They come in threes.
Three is my magic number, for their prompts and their lifting, in all the ways I want them to discover themselves. Three.
Each came to be lifted, women hearing one another, listening with parts of them that have been surrounded by noise. They came to be seen and in their becoming be witness to the others as they moved into places that opened them while allowing the letting go of stories clung so tightly to, no matter how difficult it seemed. The old stories no longer their safety.
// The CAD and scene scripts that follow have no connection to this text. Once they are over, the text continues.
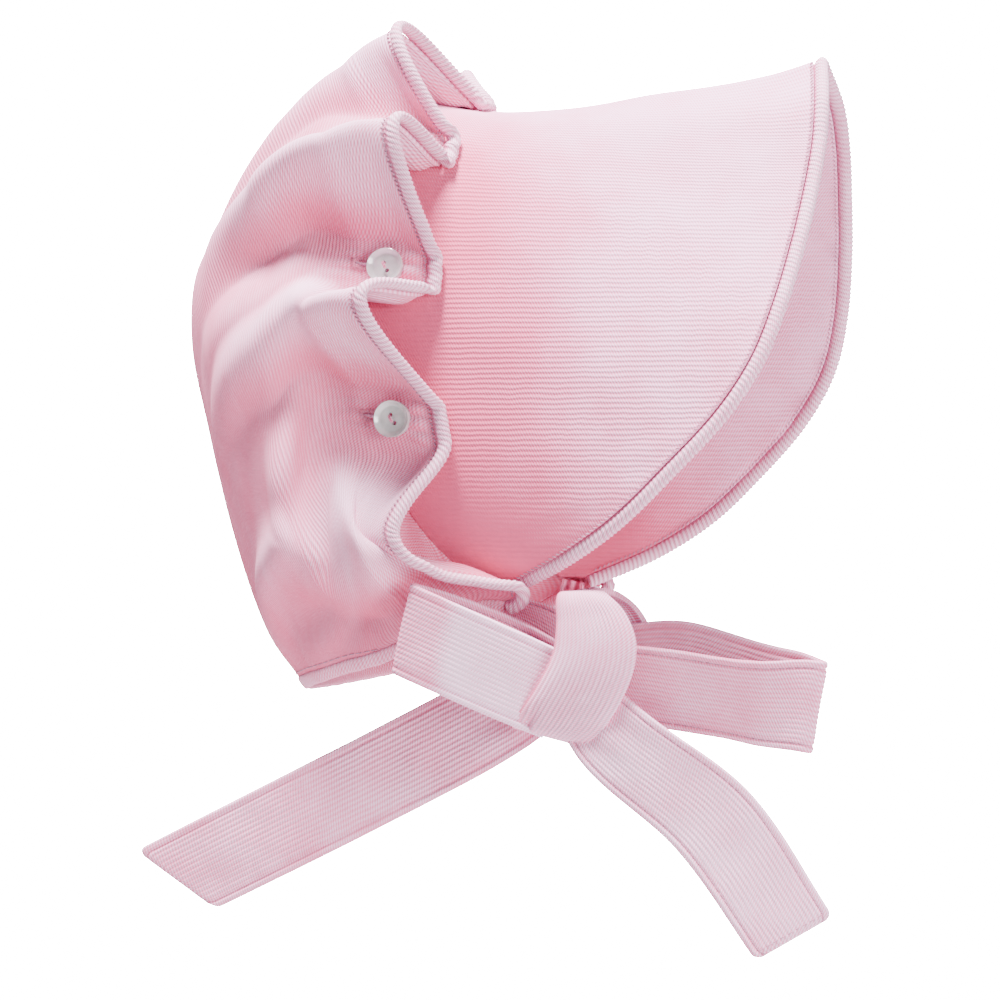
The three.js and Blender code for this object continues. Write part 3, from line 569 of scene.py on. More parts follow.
def corduroy(name, wale, shaded_hollow, side, ridge, relief, contrast=0.22):
    """Fine-wale cotton corduroy, woven with loops that are cut and brushed up. Its ribs are painted paler, as
    light caught by the pile, and the ground between them a deeper pink, as shade in the grooves. The UV's
    second value runs across the ribs in millimetres."""
    material, shader = new_material(name)
    place = add_node(material, "UVMap", uv_map="cloth")
    parts = add_node(material, "SeparateXYZ", {"Vector": place})
    # The ribs wander a little, as woven ones do
    wander = add_node(material, "TexNoise", {"Vector": place}, Scale=0.11, Detail=2.0)
    across = add_node(material, "Math", {0: wander, 1: 0.9, 2: parts.outputs["Y"]}, operation="MULTIPLY_ADD")
    phase = add_node(material, "Math", {0: across, 1: 2 * math.pi / wale}, operation="MULTIPLY")
    wave = add_node(material, "Math", {0: phase}, operation="COSINE")
    rib = add_node(material, "Math", {0: wave, 1: 0.5, 2: 0.5}, operation="MULTIPLY_ADD")
    # The pile stands in short tufts that lie half a tuft apart on neighbouring ribs
    twill = add_node(
        material, "Math", {0: parts.outputs["X"], 1: 2 * math.pi / TUFT, 2: phase}, operation="MULTIPLY_ADD")
    tuft = add_node(material, "Math", {0: twill}, operation="COSINE")
    tuft = add_node(material, "Math", {0: tuft, 1: 0.5, 2: 0.5}, operation="MULTIPLY_ADD")
    fibre = add_node(material, "TexNoise", {"Vector": place}, Scale=2.6, Detail=4.0)
    nap = add_node(material, "TexNoise", {"Vector": place}, Scale=0.045, Detail=3.0, Roughness=0.6)
    # Painted light and shade from the piece's attribute, ribs, tufts, brushed patches and single fibres make
    # the tone together. The attribute paints lit places paler and shaded ones deeper.
    painted_shading = add_node(material, "Attribute", attribute_name="painted_shading").outputs["Fac"]
    tone = add_node(material, "Math", {0: rib, 1: contrast, 2: painted_shading}, operation="MULTIPLY_ADD")
    tone = add_node(material, "Math", {0: tuft, 1: 0.36, 2: tone}, operation="MULTIPLY_ADD")
    tone = add_node(material, "Math", {0: nap, 1: 0.45, 2: tone}, operation="MULTIPLY_ADD")
    tone = add_node(material, "Math", {0: fibre, 1: 0.35, 2: tone}, operation="MULTIPLY_ADD")
    ramp = add_node(material, "ValToRGB", {"Fac": tone})
    # The ramp runs from painted shade in the hollows to painted light on the ridges
    set_ramp(ramp, (0.24, shaded_hollow), (0.62, side), (0.94, ridge))
    height = add_node(material, "Math", {0: tuft, 1: 0.35, 2: rib}, operation="MULTIPLY_ADD")
    height = add_node(material, "Math", {0: fibre, 1: 0.45, 2: height}, operation="MULTIPLY_ADD")
    bump = add_node(material, "Bump", {"Height": height}, Strength=relief, Distance=0.0004)
    return set_shader(material, shader, ramp, bump, Roughness=0.95, Specular_IOR_Level=0.1, Sheen_Weight=0.12,
                      Sheen_Roughness=0.4, Sheen_Tint=linear("#FFDDEE"))


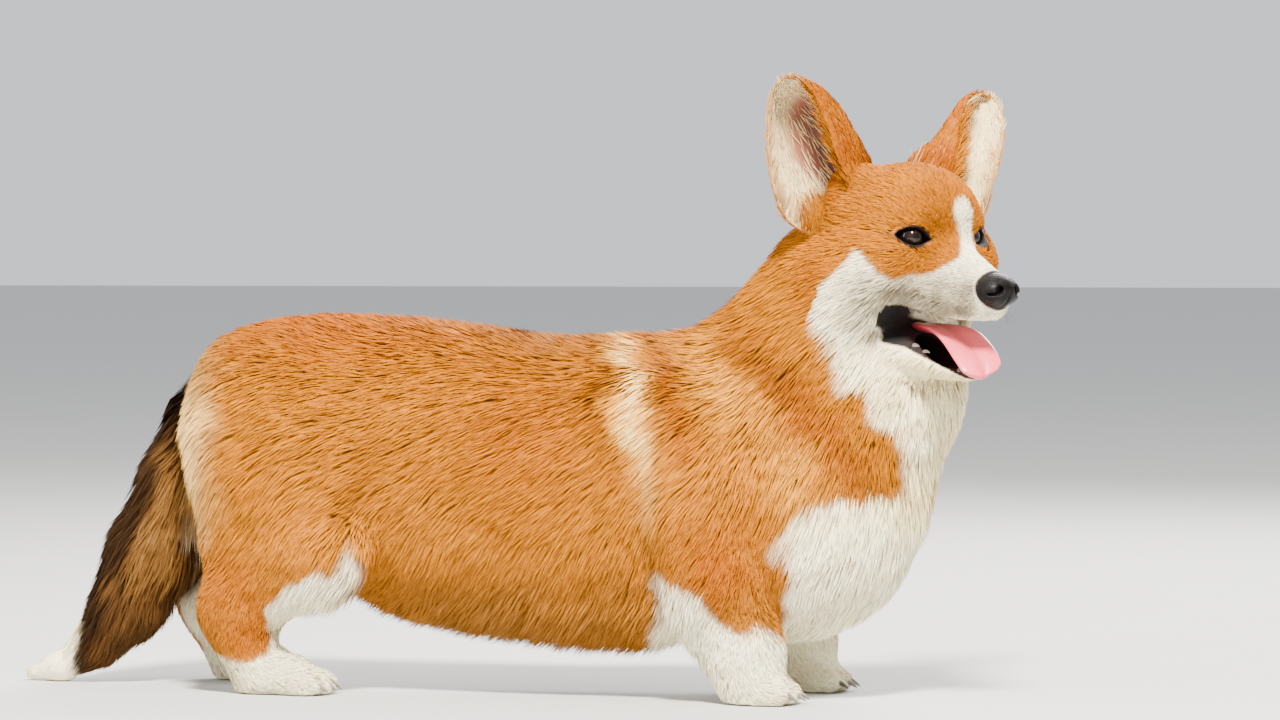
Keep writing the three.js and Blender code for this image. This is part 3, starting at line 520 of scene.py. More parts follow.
def relaxed(verts, quads, rounds, pull=0.5):
    """Evens out the surface by moving each point towards the middle of its neighbours."""
    edges = np.concatenate([quads[:, [i, (i + 1) % 4]] for i in range(4)])
    count = np.bincount(edges.ravel(), minlength=len(verts))[:, None]
    for _ in range(rounds):
        total = np.stack([
            np.bincount(edges[:, 0], verts[edges[:, 1], n], len(verts)) +
            np.bincount(edges[:, 1], verts[edges[:, 0], n], len(verts)) for n in range(3)
        ], -1)
        verts = verts + pull * (total / count - verts)
    return verts


# Colours, as the eye sees them, and kept linear on the surfaces.
def linear(r, g, b):
    c = vec(r, g, b)
    return np.where(c < 0.04045, c / 12.92, ((c + 0.055) / 1.055) ** 2.4).astype(np.float32)


GOLD = linear(0.655, 0.385, 0.0)
ORANGE = linear(0.60, 0.292, 0.0)
RUST = linear(0.40, 0.17, 0.0)
FAWN = linear(0.73, 0.445, 0.08)
CREAM = linear(1.0, 0.86, 0.54)
STRAW = linear(0.91, 0.63, 0.19)
WHITE = linear(1.0, 0.955, 0.82)
GREY = linear(0.52, 0.47, 0.38)
SABLE = linear(0.11, 0.07, 0.04)
UMBER = linear(0.32, 0.21, 0.10)
TAWNY = linear(0.47, 0.32, 0.15)
BLACK = linear(0.04, 0.03, 0.03)
PINK = linear(0.52, 0.28, 0.20)
# A dark red painted as the shade inside the mouth.
SHADED_MOUTH_RED = linear(0.12, 0.03, 0.03)
# Painted shade for the deepest part of the ears' hollows.
EAR_HOLLOW_SHADE = linear(0.32, 0.14, 0.10)
PALE = linear(1.0, 0.90, 0.68)


def smooth(value, start, end):
    t = np.clip((value - start) / (end - start), 0, 1)
    return t * t * (3 - 2 * t)


def toward(colour, tint, share):
    """Colours moved to a tint by a share for each point."""
    return colour + (tint - colour) * share[:, None]


def lattice(p, size, seed):
    """Soft noise from 0 to 1, with lumps of about the given size."""
    q = p / size + seed * 17.3
    cell = np.floor(q).astype(np.int64)
    t = q - cell
    t = t * t * (3 - 2 * t)
    total = 0
    for corner in range(8):
        d = np.array([(corner >> n) & 1 for n in range(3)])
        c = cell + d
        hashed = (c[:, 0] * 73856093) ^ (c[:, 1] * 19349663) ^ (c[:, 2] * 83492791) ^ (seed * 2654435)
        value = ((hashed * 1103515245 + 12345) & 0xFFFF) / 65535
        total = total + value * np.prod(np.where(d, t, 1 - t), axis=1)
    return total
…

Our time was magazines being ripped and cut to make way for dreams and longings, it was sitting in the white thrown of a chair with the fuzzy brown pillow nestled behind them as they spoke and let a few tears roll down. Our time was about being nurtured, wine poured, soup warmed and served with fresh basil, white crisp sheets to hold the work of the body and the sense that in peacefulness they could both do the beautiful hard work and release all together, as one.
When they leave I feel my energy shift deep into myself. I take the bits that I have carried with them and of them and I allow the work and the knowings and the flutters of what I can so clearly see coming for them move through my nervous system and integrate. I am a space holder. This means I know when to do very little, just enough or nothing at all. That is my set of three.
I am a guide, they are my anchors.
We listened. We lifted. We circled in the way that only almost strangers full of love can circle together.